25th Sunday in Ordinary Time, Year A, Shaftesbury

Isa 55:6-9; Mt 20:1-16
I was called to Dorchester hospital last week to give the Last Rites to someone, and it’s always a great honour for a priest to do that: to prepare someone to go to meet the Lord. To hear someone’s confession and absolve him of his sins; to anoint him to be healed of the ultimate wound, namely death itself, healed in that: grace can overcome death so that death is not a disaster but is instead the entry into eternal life.

Sometimes, I’m called to someone who has lived a long life in close union with the Lord –and that’s a pleasure to behold.
But other times, I’m called to someone who has wandered, wandered long and far from the path of God. Someone who, at the last minute, reaches out and calls for the priest, and, actually that’s something that can be an even greater pleasure for a priest. It can be a living example of the truth Christ taught that, “It is not the healthy who need a doctor, but the sick... I came not to call the righteous but sinners, to repentance” (Mt 12:13).

Now, this raises a curious question of justice, the one we heard Jesus addressing in today’s parable (Mt 20:1-16). The parable had those who worked only the last hour of the day rewarded just as those who had worked the whole day, ‘under the heat of the sun’.
And it would be possible for me to raise a similar complaint against those who seek a last-minute return to the Lord. I could say that I have made no dramatic wanderings into sin in MY life; I have ALWAYS been a Mass-going Catholic. Why should someone who last showed his face at Mass 50 years ago get eternal salvation too?
While this complaint gets phrased in different ways, it’s a common one, and it deserves addressing.

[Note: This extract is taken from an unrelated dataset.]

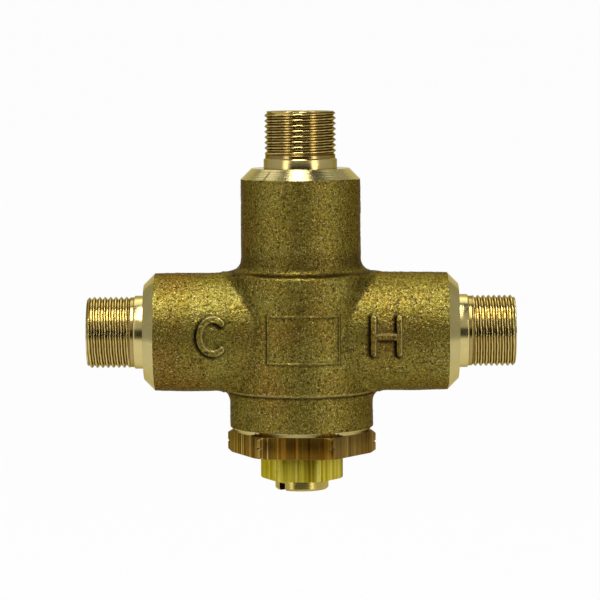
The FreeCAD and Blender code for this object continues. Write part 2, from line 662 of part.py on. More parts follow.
def overtravel_pieces():
    body = new_body("overtravel_plunger")
    plunger_rad = f"{POCKET_RAD} - plunger_room"
    guide_rad = f"{OVERTRAVEL_MEAN} - overtravel_wire - plunger_guide_room"
    nose_rad = f"{RING_INNER} - plunger_nose_room"
    profile = [
        ("0", f"-{PLUNGER_FOOT} - plunger_guide"), (guide_rad, f"-{PLUNGER_FOOT} - plunger_guide"),
        (guide_rad, f"-{PLUNGER_FOOT}"), (plunger_rad, f"-{PLUNGER_FOOT}"),
        (plunger_rad, f"-{PLUNGER_TOP}"), (nose_rad, f"-{PLUNGER_TOP}"),
        (nose_rad, f"-{NOSE_TIP}"), ("pin_rad + running_room", f"-{NOSE_TIP}"),
        ("pin_rad + running_room", f"-{PIN_FOOT}"), ("0", f"-{PIN_FOOT}"),
    ]
    spin(body, outline(body, "profile", profile))
    placed(body, "overtravel_plunger")

    clip = new_body("spindle_snap_ring")
    section = [(RING_INNER, f"-{RING_FOOT}"), (RING_OUTER, f"-{RING_FOOT}"),
               (RING_OUTER, f"-{RING_TOP}"), (RING_INNER, f"-{RING_TOP}")]
    spin(clip, outline(clip, "section", section))
    half = "snap_ring_gap / 2"
    gap = [(f"-{half}", f"-{RING_FOOT} - {ABOVE}"), (half, f"-{RING_FOOT} - {ABOVE}"),
           (half, f"-{RING_TOP} + {ABOVE}"), (f"-{half}", f"-{RING_TOP} + {ABOVE}")]
    push(clip, outline(clip, "gap", gap), f"2 * {RING_OUTER}", cut=True)
    placed(clip, "spindle_snap_ring")

    def stand_in_pocket(item, name):
        item.Label = name
        item.setExpression("Placement.Base.z", linked(f"-outlet_reach - {POCKET_FLOOR}"))
        pieces[name] = item
    coil("overtravel_spring", OVERTRAVEL_MEAN, "overtravel_wire", f"({POCKET_FLOOR} - {PLUNGER_FOOT})",
         "overtravel_turns", stand_in_pocket)


# ---------------------------------------------------------------- wax element
def wax_element():
    shell = new_body("element_cup")
    inner = CUP_BORE
    crown_foot, crown_rad = "cup_top - cup_corner - cup_wall / 2", f"{CUP_RAD} - cup_corner - cup_wall / 2"
    lip = f"-{GUIDE_FOOT} - crimp_thick"
    profile = [
        (inner, f"-{CUP_FOOT}"), (GUIDE_FLANGE, f"-{CUP_FOOT}"),
        (GUIDE_FLANGE, f"-{GUIDE_FOOT}"), (f"{GUIDE_FLANGE} - crimp_thick", f"-{GUIDE_FOOT}"),
        (f"{GUIDE_FLANGE} - crimp_thick", lip), (CUP_FLANGE, lip),
        (CUP_FLANGE, "-hub_bottom"), (CUP_RAD, "-hub_bottom"),
        (CUP_RAD, "cup_top - cup_corner"), (f"{CUP_RAD} - cup_corner", "cup_top"),
        ("0", "cup_top"), ("0", "cup_top - cup_wall"),
        (crown_rad, "cup_top - cup_wall"), (inner, crown_foot),
    ]
    spin(shell, outline(shell, "profile", profile))
    placed(shell, "element_cup")

    guide = new_body("element_guide")
    guide_end = f"-{GUIDE_FOOT} - guide_length"
    profile = [
        ("pin_rad + running_room", guide_end), ("guide_rad", guide_end),
        ("guide_rad", f"-{GUIDE_FOOT}"), (GUIDE_FLANGE, f"-{GUIDE_FOOT}"),
        (GUIDE_FLANGE, f"-{CUP_FOOT}"), ("pin_rad + running_room", f"-{CUP_FOOT}"),
    ]
    spin(guide, outline(guide, "profile", profile))
    placed(guide, "element_guide")

    boot = new_body("element_boot")
    profile = [
        ("boot_hole_rad", f"-{CUP_FOOT}"), (inner, f"-{CUP_FOOT}"),
        (inner, f"-{CUP_FOOT} + boot_flange"), ("boot_rad", f"-{CUP_FOOT} + boot_flange"),
        ("boot_rad", "boot_top"), ("0", "boot_top"),
        ("0", "boot_hole_top"), ("boot_hole_rad", "boot_hole_top"),
    ]
    spin(boot, outline(boot, "profile", profile))
    placed(boot, "element_boot")

    wax = new_body("wax_charge")
    profile = [
        ("boot_rad", f"-{CUP_FOOT} + boot_flange"), (inner, f"-{CUP_FOOT} + boot_flange"),
        (inner, crown_foot), (crown_rad, "cup_top - cup_wall"),
        ("0", "cup_top - cup_wall"), ("0", "boot_top"), ("boot_rad", "boot_top"),
    ]
    spin(wax, outline(wax, "profile", profile))
    placed(wax, "wax_charge")

    pin = new_body("piston_pin")
    profile = [("0", f"-{PIN_FOOT}"), ("pin_rad", f"-{PIN_FOOT}"), ("pin_rad", "pin_tip - 2 * pin_bevel"),
               ("pin_rad - pin_bevel", "pin_tip"), ("0", "pin_tip")]
    spin(pin, outline(pin, "profile", profile))
    placed(pin, "piston_pin")


# ---------------------------------------------------------------- shuttle and return spring
def shuttle():
    body = new_body("shuttle")
    seal_rad = "(shuttle_rad + running_room - seal_room - shuttle_seal)"
    gland = "(shuttle_seal + seal_side_room)"
    gland_floor = f"{seal_rad} - shuttle_seal - seal_room"
    profile = [
        (f"{CUP_RAD} + running_room", "-hub_bottom"), (WAIST_RAD, "-hub_bottom"),
        (WAIST_RAD, "-shuttle_waist_half"), (SHUTTLE_BORE, "-shuttle_waist_half - shuttle_ramp"),
        (SHUTTLE_BORE, "-shuttle_half"), ("shuttle_rad", "-shuttle_half"),
        ("shuttle_rad", f"-{gland}"), (gland_floor, f"-{gland}"),
        (gland_floor, gland), ("shuttle_rad", gland),
        ("shuttle_rad", "shuttle_half"), (SHUTTLE_BORE, "shuttle_half"),
        (SHUTTLE_BORE, "shuttle_waist_half + shuttle_ramp"), (WAIST_RAD, "shuttle_waist_half"),
        (WAIST_RAD, "hub_top"), (f"{CUP_RAD} + running_room", "hub_top"),
    ]
    spin(body, outline(body, "profile", profile))
    window = [(HUB_RAD, f"-hub_bottom - {ABOVE}"), (WAIST_RAD, f"-hub_bottom - {ABOVE}"),
              (WAIST_RAD, f"hub_top + {ABOVE}"), (HUB_RAD, f"hub_top + {ABOVE}")]
    slot = spin(body, outline(body, "window", window), cut=True, degrees="hub_slot_degrees")
    around(body, slot, "hub_slots")
    placed(body, "shuttle")
    ring("shuttle_o_ring", seal_rad, "0", "shuttle_seal", placed)

    def stand_on_hub(item, name):
        item.Label = name
        item.setExpression("Placement.Base.z", linked("hub_top - outlet_reach"))
        pieces[name] = item
    coil("return_spring", RETURN_MEAN, "return_wire", "(spring_stop - hub_top)", "return_turns",
         stand_on_hub)


# ---------------------------------------------------------------- inlets: check valve and screen
def in_inlet(side):
    """Lay a piece of an inlet along its arm: its local Z starts at the check valve's shoulder, outwards."""
    def place(item, name):
        item.Label = name
        item.Placement = FreeCAD.Placement(V(0, 0, 0), FreeCAD.Rotation(V(0, 1, 0), 90 * side))
        item.setExpression("Placement.Base.x", linked(f"{side} * check_stop"))
        item.setExpression("Placement.Base.z", linked("-outlet_reach"))
        pieces[name] = item
    return place


def check_valve(name, place):
    room = "(socket_rad - check_seal)"
    gland_foot = f"({CHECK_SEAT} + check_gland_shoulder)"
    gland_top = f"({gland_foot} + 2 * check_seal + 2 * check_gland_room)"
    housing = new_body(f"{name}_check_housing")
    profile = [
        ("poppet_stem_rad + running_room", "0"), (CHECK_RAD, "0"),
        (CHECK_RAD, gland_foot), (f"{room} - check_seal - seal_room", gland_foot),
        (f"{room} - check_seal - seal_room", gland_top), (CHECK_RAD, gland_top),
        (CHECK_RAD, "check_length"), (f"{CHECK_SEAT_RAD} + check_seat_flare", "check_length"),
        (CHECK_SEAT_RAD, "check_length - check_seat_flare"), (CHECK_SEAT_RAD, CHECK_SEAT),
        (CHECK_BORE, CHECK_SEAT), (CHECK_BORE, "check_web"),
        ("poppet_stem_rad + running_room", "check_web"),
    ]
    spin(housing, outline(housing, "profile", profile))
    window = [("check_hub_rad", f"-{ABOVE}"), (CHECK_BORE, f"-{ABOVE}"),
              (CHECK_BORE, f"check_web + {ABOVE}"), ("check_hub_rad", f"check_web + {ABOVE}")]
    slot = spin(housing, outline(housing, "window", window), cut=True, degrees="check_window_degrees")
    around(housing, slot, "check_window_count")
    place(housing, f"{name}_check_housing")
    gland_middle = f"({gland_foot} + check_seal + check_gland_room)"
    ring(f"{name}_check_o_ring", room, gland_middle, "check_seal", place)

    poppet = new_body(f"{name}_check_poppet")
    seal_half = "(poppet_seal + seal_room)"
    nose_rad = f"{CHECK_SEAT_RAD} - poppet_nose_room"
    inner, outer = f"({POPPET_SEAL_RAD} - {seal_half})", f"({POPPET_SEAL_RAD} + {seal_half})"
    profile = [
        ("0", "-poppet_stem_reach"), ("poppet_stem_rad", "-poppet_stem_reach"),
        ("poppet_stem_rad", POPPET_BACK), (POPPET_RAD, POPPET_BACK),
        (POPPET_RAD, POPPET_FACE), (outer, POPPET_FACE),
        (outer, f"{POPPET_FACE} - poppet_seal - 2 * seal_room"),
        (inner, f"{POPPET_FACE} - poppet_seal - 2 * seal_room"),
        (inner, POPPET_FACE), (nose_rad, POPPET_FACE),
        (f"({nose_rad}) / 2", f"{POPPET_FACE} + poppet_nose"), ("0", f"{POPPET_FACE} + poppet_nose"),
    ]
    spin(poppet, outline(poppet, "profile", profile))
    place(poppet, f"{name}_check_poppet")
    ring(f"{name}_poppet_seal", POPPET_SEAL_RAD, f"({POPPET_FACE} - seal_room)", "poppet_seal", place)

    def stand_on_web(item, label):
        place(item, label)
        outwards = item.Placement.Rotation.multVec(V(0, 0, 1)).x
        item.setExpression("Placement.Base.x", linked(f"{outwards:.0f} * (check_stop + check_web)"))
    coil(f"{name}_check_spring", "check_spring_mean_rad", "check_wire", f"({POPPET_BACK} - check_web)",
         "check_turns", stand_on_web)


def inlet_screen(name, place):
    screen = new_body(f"{name}_inlet_screen")
    foot = "check_length"
    rim_top = "(check_length + screen_rim)"
    cap_top = "(check_length + screen_rim + screen_cap)"
    profile = [
        (SCREEN_BORE, foot), (CHECK_RAD, foot),
        (CHECK_RAD, rim_top), (SCREEN_CAP_RAD, rim_top),
        (SCREEN_CAP_RAD, f"{cap_top} - 2 * screen_wall"), (f"{SCREEN_CAP_RAD} - 2 * screen_wall", cap_top),
        ("0", cap_top), ("0", f"{cap_top} - screen_wall"), (SCREEN_BORE, f"{cap_top} - 3 * screen_wall"),
    ]
    spin(screen, outline(screen, "profile", profile))
    half = "screen_slot_width / 2"
    slot = [(f"-{half}", f"{rim_top} + screen_slot_foot"), (half, f"{rim_top} + screen_slot_foot"),
            (half, f"{cap_top} + {ABOVE}"), (f"-{half}", f"{cap_top} + {ABOVE}")]
    cut = push(screen, outline(screen, "slot", slot), f"{SCREEN_CAP_RAD} + {ABOVE}", cut=True)
    around(screen, cut, "screen_slots")
    place(screen, f"{name}_inlet_screen")


# ---------------------------------------------------------------- build, check and write
def check_all():
    doc.recompute()
    for item in doc.Objects:
        if {"Invalid", "Error"} & set(item.State):
            raise RuntimeError(f"{item.Label} is {item.State}")
    for name, item in pieces.items():
        shape = item.Shape
        if shape.isNull() or not shape.isValid() or not shape.Solids:
            raise RuntimeError(f"{name} has no valid solid")


def write_all():
    os.makedirs("parts", exist_ok=True)
    for name, item in pieces.items():
        item.Shape.exportStep(os.path.join("parts", name + ".step"))


fill_sheet()
valve_body()
bonnet()
lock_nut()
adjusting_spindle()
overtravel_pieces()
wax_element()
shuttle()
for inlet, way in (("cold", -1), ("hot", 1)):
    check_valve(inlet, in_inlet(way))
    inlet_screen(inlet, in_inlet(way))
check_all()
write_all()
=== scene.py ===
import bpy
import bmesh
import json
import math
import numpy as np
from mathutils import Matrix, Vector, noise


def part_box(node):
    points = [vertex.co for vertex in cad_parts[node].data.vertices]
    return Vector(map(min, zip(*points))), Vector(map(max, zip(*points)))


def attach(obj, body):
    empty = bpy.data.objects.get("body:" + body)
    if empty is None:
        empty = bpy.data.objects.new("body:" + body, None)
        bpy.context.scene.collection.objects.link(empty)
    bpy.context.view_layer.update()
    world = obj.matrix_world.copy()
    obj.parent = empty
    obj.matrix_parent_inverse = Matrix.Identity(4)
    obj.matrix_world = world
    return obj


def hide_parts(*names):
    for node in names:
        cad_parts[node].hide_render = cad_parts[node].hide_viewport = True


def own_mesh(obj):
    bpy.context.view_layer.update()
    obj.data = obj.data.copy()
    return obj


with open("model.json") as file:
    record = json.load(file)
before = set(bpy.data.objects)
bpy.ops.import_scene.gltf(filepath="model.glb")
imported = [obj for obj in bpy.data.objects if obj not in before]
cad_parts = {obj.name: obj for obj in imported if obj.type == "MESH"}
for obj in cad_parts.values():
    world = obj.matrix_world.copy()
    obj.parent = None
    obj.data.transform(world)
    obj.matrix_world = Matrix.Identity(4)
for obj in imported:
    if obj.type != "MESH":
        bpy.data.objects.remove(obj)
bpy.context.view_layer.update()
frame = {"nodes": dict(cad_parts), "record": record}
scene = bpy.context.scene

# Sizes are in millimetres, and MM turns them into the scene's metres. Z is up, the cartridge's axis is the Z axis,
# and the outlet's end face is at height 0. Noise scales are per metre.
MM = 0.001
AXIS_Z = -43.3                # height of the inlets' axis
REACH = 42.0                  # cartridge axis to an inlet's end face
NECK, ARM, BARREL = 11.75, 11.55, 14.3      # the casting's radii
SHOULDER = AXIS_Z + 11.9      # the barrel's top, round the foot of the neck
STEP = AXIS_Z - 11.6          # the faint step round the barrel
SEAT = -62.8                  # the barrel's foot, where the bonnet sits
CHAMFER = 1.15                # at the barrel's foot
PORT, COLLAR = 7.0, 7.2       # radii of a port's thread and of the collar behind it
THREAD, COLLAR_LONG = 9.2, 1.95             # their lengths
CONE = 2.15                   # height and width of the 45 degree cone behind the collar
SOCKET, MOUTH = 4.9, 5.9      # radii of a port's socket and of its flared mouth
PITCH, THREAD_DEPTH = 1.058, 0.5
SPINDLE_END = -74.4
SPINDLE = 5.25                # its radius
SLOT_TURN = -48.6             # degrees from X to the line across the spindle's slot
SLOT_HALF, SLOT_DEEP = 0.82, 1.52           # half its width and its depth, with a little to spare
FRONT = -5                    # the raised marks are on skin in front of this Y


# ---------------------------------------------------------------- mesh helpers
def new_object(name, mesh):
    obj = bpy.data.objects.new(name, mesh)
    scene.collection.objects.link(obj)
    return obj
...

Well, before I or any of you feel self-righteous about some sinner making a last minute dash for salvation, we need to recall what is true of EACH of us:
I too have sinned. I too stand in need of God’s forgiveness. “Let he who is without sin cast the first stone” (Jn 8:7).
Forgiveness is God’s gift and receivers of gifts cannot complain about who they are given to or that someone else gets a bigger gift. As Jesus said of his giving forgiveness: “Why be envious because I am generous?”(Mt 20:16)

We also need to remember that repentance IS possible and CAN be genuine –this is what Christians are expected to believe!
Sometimes people are suspicious of other people’s sincerity in repenting because they think that change isn’t really possible –but Jesus came because it IS possible -He came that by His death and saving grace it might BECOME possible.

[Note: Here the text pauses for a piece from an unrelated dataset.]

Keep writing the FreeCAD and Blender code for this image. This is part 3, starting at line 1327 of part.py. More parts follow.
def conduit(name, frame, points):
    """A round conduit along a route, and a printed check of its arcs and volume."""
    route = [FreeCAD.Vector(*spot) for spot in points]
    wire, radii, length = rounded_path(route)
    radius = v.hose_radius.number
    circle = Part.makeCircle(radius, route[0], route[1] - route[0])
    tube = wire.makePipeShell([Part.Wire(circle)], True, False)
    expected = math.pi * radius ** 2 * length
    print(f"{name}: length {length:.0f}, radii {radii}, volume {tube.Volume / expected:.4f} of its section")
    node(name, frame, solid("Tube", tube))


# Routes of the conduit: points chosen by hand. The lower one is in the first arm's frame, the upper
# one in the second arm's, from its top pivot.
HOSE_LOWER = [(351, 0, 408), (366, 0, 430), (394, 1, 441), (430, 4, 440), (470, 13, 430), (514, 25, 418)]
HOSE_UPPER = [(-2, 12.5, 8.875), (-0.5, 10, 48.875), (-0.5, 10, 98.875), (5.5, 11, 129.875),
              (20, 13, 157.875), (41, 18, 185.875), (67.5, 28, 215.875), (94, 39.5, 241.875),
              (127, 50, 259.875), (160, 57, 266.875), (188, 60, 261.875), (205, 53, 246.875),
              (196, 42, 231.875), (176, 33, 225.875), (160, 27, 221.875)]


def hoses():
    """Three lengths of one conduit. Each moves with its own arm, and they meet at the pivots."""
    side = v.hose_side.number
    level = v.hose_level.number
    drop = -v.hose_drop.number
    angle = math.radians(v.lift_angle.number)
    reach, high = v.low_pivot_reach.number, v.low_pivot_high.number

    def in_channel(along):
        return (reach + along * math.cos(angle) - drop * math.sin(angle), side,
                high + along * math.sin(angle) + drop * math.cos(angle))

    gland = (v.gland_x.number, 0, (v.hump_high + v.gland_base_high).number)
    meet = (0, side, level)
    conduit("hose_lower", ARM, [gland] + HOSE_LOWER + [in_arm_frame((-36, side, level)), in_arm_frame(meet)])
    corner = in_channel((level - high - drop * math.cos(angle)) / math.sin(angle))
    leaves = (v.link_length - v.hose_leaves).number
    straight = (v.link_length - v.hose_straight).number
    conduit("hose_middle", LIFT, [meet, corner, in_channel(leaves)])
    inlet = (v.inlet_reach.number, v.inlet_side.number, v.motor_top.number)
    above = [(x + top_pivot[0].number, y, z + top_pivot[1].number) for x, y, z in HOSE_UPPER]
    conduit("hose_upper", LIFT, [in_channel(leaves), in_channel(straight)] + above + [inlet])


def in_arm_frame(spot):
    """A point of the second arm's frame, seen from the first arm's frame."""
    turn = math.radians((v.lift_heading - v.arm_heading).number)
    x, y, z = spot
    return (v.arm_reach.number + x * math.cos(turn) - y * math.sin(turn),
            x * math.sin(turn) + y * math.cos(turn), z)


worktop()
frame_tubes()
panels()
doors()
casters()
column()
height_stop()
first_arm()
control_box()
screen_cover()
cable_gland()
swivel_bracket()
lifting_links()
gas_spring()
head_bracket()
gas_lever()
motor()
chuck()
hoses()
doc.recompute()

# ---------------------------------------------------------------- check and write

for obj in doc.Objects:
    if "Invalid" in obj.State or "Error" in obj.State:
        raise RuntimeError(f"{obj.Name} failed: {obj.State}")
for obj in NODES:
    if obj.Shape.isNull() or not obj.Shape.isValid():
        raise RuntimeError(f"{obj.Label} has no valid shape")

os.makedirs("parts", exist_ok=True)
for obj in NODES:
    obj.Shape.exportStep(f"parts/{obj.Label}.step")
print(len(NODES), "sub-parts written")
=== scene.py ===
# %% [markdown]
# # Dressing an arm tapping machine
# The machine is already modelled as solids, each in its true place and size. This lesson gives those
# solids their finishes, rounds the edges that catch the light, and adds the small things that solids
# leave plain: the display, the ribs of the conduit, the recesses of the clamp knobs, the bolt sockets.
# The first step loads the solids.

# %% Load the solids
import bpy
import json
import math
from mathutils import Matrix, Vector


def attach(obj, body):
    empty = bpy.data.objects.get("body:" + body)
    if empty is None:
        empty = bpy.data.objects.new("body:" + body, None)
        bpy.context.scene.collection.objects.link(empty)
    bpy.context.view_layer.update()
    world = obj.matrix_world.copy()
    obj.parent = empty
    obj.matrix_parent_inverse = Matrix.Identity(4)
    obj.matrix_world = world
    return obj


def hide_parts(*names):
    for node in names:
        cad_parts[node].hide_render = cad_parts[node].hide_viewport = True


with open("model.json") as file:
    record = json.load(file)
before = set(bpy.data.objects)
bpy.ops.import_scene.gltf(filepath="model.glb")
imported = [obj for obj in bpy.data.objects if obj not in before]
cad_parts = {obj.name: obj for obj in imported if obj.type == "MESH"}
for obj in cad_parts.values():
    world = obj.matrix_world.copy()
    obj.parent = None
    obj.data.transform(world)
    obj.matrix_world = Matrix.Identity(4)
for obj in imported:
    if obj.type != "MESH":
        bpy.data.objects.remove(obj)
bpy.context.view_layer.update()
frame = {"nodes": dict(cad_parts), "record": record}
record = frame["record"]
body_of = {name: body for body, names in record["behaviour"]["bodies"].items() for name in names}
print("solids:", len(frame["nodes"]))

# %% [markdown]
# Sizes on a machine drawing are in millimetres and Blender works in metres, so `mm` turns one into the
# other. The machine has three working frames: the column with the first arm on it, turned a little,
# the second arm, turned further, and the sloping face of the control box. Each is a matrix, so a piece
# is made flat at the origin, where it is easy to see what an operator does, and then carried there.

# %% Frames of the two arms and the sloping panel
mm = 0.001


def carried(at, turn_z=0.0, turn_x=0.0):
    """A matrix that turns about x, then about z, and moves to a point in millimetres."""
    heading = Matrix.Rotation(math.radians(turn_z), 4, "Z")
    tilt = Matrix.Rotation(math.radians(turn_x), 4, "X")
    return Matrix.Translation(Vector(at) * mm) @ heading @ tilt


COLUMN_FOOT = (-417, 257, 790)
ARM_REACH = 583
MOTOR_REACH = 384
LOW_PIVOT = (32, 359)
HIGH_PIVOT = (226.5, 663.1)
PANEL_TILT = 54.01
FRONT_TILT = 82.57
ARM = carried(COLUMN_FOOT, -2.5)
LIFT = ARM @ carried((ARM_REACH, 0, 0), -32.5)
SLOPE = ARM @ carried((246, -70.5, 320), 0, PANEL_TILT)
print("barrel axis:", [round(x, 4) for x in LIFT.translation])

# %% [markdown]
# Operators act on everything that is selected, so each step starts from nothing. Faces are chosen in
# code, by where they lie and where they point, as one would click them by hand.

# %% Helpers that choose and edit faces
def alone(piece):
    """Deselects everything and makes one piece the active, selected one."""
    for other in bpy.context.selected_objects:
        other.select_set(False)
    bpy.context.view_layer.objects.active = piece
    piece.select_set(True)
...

People sometimes talk as if they were afraid that someone might be about to ‘cheat’ God by getting to Heaven with a death-bed conversion. And in this, we need to remember that God is no fool. If we fear that someone might be getting into Heaven by a fake death-bed confession, well, God knows the difference between a phony repentance and a genuine one. A true repentance wishes to have never sinned, says that if he could go back he would not do what he did. You can fool the priest, and the priest typically gives people the benefit of the doubt –but you cannot fool God.

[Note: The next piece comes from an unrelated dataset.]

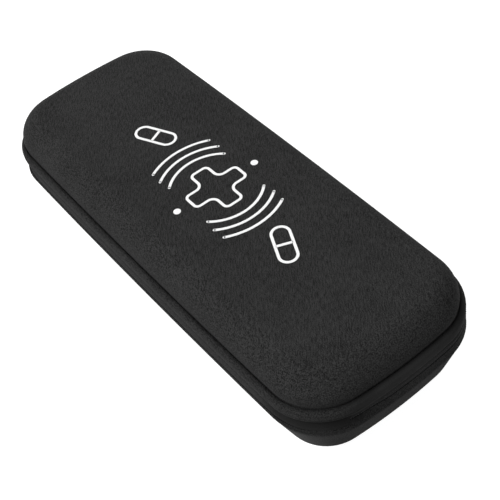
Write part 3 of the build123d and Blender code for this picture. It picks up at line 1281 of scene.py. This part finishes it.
studio = {
    "world": 0.42,
    "lamps": {
        "windowLamp": {"at": (0.25, 1.25, 1.15), "size": 0.9, "power": 25},
        "topLamp": {"at": (0.5, 0.0, 1.6), "size": 1.2, "power": 1.5},
        "farLamp": {"at": (1.2, -0.9, 0.9), "size": 0.8, "power": 6.5},
        "nearLamp": {"at": (-1.1, 0.3, 0.45), "size": 0.8, "power": 2.2},
    },
    "floor": (0.28,) * 3,
    "floorRadius": 9,
    "glow": 0.93,  # what the floor adds where it is seen directly, over its lit and shadowed colour
}


def newLamps():
    for name, lamp in studio["lamps"].items():
        data = bpy.data.lights.new(name, "AREA")
        data.shape = "DISK"
        data.size = lamp["size"]
        data.energy = lamp["power"]
        spot = Vector(lamp["at"])
        facing = spot.to_track_quat("Z", "Y").to_matrix().to_4x4()
        newObject(name, data).matrix_world = Matrix.Translation(spot) @ facing


def seenDirectly(wires):
    # 1 for what the camera sees, also in a reflection or through something clear
    seen = wires.node("LightPath")
    return seen.maths("MAXIMUM", seen.other(3)).maths("MAXIMUM", seen.other(6))


def paleGround():
    # White to the camera and in reflections, and pale with a shadow elsewhere
    world = bpy.data.worlds.new("studio")
    world.use_nodes = True
    bpy.context.scene.world = world
    background = world.node_tree.nodes["Background"]
    background.inputs["Color"].default_value = (1, 1, 1, 1)
    strength = seenDirectly(Wire(world.node_tree)) * (1 - studio["world"]) + studio["world"]
    world.node_tree.links.new(strength.socket, background.inputs["Strength"])
    mesh = bmesh.new()
    bmesh.ops.create_circle(mesh, cap_ends=True, segments=64, radius=studio["floorRadius"])
    floor = newObject("floor", finished(mesh, "floor"))
    material, wires, shader = newMaterial("paleFloor", 0.9)
    shader.inputs["Base Color"].default_value = (*studio["floor"], 1)
    shader.inputs["Emission Color"].default_value = (1, 1, 1, 1)
    wires.tree.links.new((seenDirectly(wires) * studio["glow"]).socket, shader.inputs["Emission Strength"])
    floor.data.materials.append(material)


newLamps()
paleGround()
bpy.context.scene.view_settings.view_transform = "Standard"
print("studio ready")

But there is a final point to address: People sometimes complain about a death-bed conversion as if they resented the fact that they themselves had been virtuous, as if they had ‘missed out’ by being good. They’ve missed out on all the fun of sinning and yet they think they’ll be no better off that the ones who did the fun sinning –and this seems to be behind the notion that “it’s not fair”.
But people who make genuine death-bed conversions often give the clearest counter-witness to this, they often have a KEEN sense that THEIRS is the wasted life.
Sin has its attractions, and at a puerile level it can seem more fun, but sin does not satisfy. It is an empty life.
And, if we resent that we’ve been living a virtuous life while others have been sinning, then we probably haven’t really been living a virtuous life –we’ve got something seriously wrong in the motivation and manner we’ve been living it. Even though the good life has its difficulties, its moments when it feels like we are ‘labouring under the heat of day’, nonetheless, the good life is a GOOD life, and we’re better off for having lived it –better off even in THIS life.

And, of course, none of us is as good as we sometimes fool ourselves into thinking we are: We ALL need that last-minute conversion. The basic point is that God is ALWAYS ready to welcome us home, no matter how late we return. What matters is that we DO return, and that is why I as a priest am happy to be always waiting at the end of the telephone: God is always ready to welcome the repentant sinner.